7 things you should know about openSUSE Leap

Jonathan MathewsPublic

Both Red Hat and Canonical have free enterprise distributions: CentOS and Ubuntu respectively. Until last week, SUSE didn’t have any such offering — at least not officially.

Everything changed with the arrival of Leap.

I was at SUSECon 2015 when SUSE made the announcement, and I talked to over half a dozen SUSE executives and openSUSE developers, including Richard Brown, the chairperson of the openSUSE board. The information I gathered from these interactions gave clear indications that Leap is now a great alternative to Ubuntu, CentOS and Debian for production servers. However, very little is known about Leap.

Following is my interpretation of what Leap is and some points of interest:

Leap gets the DNA of SUSE Linux Enterprise (SLE)

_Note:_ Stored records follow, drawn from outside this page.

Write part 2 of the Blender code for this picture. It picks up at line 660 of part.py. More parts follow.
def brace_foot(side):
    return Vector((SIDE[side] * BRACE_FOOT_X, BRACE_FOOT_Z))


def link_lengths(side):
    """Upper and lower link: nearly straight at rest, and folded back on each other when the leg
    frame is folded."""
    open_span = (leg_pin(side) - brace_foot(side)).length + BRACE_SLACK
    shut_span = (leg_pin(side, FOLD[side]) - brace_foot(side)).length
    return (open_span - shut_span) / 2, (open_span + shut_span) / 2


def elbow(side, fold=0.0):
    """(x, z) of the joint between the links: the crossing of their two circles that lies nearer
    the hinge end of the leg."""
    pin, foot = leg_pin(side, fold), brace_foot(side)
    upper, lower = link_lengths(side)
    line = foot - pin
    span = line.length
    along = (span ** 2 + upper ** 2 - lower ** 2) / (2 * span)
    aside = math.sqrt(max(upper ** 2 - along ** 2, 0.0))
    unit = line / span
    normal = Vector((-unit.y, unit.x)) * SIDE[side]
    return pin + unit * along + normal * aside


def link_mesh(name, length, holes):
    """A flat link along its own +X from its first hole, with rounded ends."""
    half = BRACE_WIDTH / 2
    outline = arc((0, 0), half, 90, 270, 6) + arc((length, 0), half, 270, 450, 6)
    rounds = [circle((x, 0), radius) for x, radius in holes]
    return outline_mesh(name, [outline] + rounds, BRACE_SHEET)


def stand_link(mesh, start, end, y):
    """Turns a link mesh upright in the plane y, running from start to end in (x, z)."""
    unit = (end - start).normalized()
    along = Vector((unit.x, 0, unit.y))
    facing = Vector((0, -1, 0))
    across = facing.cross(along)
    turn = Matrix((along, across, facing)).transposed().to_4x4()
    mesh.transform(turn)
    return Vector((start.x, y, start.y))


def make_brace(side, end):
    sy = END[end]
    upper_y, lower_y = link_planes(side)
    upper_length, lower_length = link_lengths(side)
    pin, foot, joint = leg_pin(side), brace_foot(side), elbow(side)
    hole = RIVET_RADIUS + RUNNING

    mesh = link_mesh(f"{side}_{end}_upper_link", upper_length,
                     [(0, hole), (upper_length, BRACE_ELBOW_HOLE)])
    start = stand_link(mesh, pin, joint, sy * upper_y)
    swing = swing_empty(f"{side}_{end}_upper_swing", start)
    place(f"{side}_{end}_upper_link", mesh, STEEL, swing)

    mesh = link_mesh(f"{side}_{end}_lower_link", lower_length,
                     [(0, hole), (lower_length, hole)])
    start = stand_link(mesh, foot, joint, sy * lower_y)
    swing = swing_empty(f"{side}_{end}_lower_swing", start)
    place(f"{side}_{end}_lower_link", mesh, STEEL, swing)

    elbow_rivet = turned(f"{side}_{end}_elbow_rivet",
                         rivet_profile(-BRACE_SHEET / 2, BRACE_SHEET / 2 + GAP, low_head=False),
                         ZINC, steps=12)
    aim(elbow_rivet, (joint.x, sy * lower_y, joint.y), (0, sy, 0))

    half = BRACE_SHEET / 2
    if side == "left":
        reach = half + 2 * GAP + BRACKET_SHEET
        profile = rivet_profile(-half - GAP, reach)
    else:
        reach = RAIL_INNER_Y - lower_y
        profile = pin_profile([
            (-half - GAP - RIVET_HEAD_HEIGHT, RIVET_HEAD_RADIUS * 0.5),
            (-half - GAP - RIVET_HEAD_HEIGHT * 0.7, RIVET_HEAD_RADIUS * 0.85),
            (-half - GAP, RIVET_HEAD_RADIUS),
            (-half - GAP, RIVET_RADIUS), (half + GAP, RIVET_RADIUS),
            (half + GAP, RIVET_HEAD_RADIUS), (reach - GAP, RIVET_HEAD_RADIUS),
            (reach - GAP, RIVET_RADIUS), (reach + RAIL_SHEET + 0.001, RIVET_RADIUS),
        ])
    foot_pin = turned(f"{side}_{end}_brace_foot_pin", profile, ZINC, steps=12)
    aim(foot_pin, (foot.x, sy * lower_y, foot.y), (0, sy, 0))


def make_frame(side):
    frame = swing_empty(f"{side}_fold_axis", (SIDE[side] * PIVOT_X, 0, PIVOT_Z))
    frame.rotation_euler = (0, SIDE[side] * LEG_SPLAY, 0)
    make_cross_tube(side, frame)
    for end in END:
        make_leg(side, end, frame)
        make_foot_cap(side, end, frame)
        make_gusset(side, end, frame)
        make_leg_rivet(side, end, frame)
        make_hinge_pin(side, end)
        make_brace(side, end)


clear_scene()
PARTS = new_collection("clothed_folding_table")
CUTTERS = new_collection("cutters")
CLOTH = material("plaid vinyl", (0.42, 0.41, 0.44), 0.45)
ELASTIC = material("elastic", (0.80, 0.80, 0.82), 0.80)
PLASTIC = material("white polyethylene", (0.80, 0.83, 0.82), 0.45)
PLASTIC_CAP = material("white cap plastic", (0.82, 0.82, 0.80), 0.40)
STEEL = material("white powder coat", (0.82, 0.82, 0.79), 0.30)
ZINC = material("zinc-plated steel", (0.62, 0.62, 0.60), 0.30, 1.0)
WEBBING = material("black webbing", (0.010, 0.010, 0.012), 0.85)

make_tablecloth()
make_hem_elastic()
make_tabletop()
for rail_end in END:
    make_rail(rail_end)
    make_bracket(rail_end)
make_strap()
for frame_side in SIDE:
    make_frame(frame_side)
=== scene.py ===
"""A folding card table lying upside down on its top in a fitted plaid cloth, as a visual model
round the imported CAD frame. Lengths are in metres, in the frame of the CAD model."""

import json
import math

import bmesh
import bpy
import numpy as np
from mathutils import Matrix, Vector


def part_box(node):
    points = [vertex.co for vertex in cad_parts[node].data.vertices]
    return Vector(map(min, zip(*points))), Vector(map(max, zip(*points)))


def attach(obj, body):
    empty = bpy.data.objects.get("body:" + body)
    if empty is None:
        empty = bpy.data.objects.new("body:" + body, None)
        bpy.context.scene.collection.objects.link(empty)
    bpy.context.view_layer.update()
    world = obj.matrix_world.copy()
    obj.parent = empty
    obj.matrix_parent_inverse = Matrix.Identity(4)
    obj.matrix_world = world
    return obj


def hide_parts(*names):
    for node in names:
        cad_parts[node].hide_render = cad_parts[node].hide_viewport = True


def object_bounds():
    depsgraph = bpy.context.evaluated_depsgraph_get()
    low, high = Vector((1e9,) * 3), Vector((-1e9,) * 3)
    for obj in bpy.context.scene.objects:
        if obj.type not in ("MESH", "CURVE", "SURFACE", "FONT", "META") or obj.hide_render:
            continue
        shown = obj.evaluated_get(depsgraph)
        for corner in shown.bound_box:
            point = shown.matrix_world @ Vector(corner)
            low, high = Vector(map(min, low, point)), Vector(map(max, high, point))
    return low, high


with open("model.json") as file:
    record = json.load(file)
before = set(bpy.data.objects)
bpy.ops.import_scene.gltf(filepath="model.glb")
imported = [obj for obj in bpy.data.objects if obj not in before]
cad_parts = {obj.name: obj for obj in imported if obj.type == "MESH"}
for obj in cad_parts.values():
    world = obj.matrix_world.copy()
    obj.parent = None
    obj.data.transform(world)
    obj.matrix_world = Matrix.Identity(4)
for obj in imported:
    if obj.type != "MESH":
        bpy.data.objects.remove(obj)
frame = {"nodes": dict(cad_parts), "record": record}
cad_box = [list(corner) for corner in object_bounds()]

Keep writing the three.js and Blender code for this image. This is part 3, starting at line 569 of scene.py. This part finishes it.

OpenSUSE Leap is compiled from the source code of SLE. The first version, 42.1, is based on the first service pack of SLE 12, which will be released soon. How this will work going forward is interesting: SLE is based on openSUSE, making it an upstream for SLE. At the same time, SLE adds packages and modules as needed by its enterprise customers, which Leap will benefit from as these will be shared. Thus, SUSE is an upstream for Leap.

It is my understanding that openSUSE teams will have complete freedom over what they want, but in a majority of cases, they like to have a system as mature and stable as is SLE. So it can be safely assumed that that Leap and SLE will remain very similar.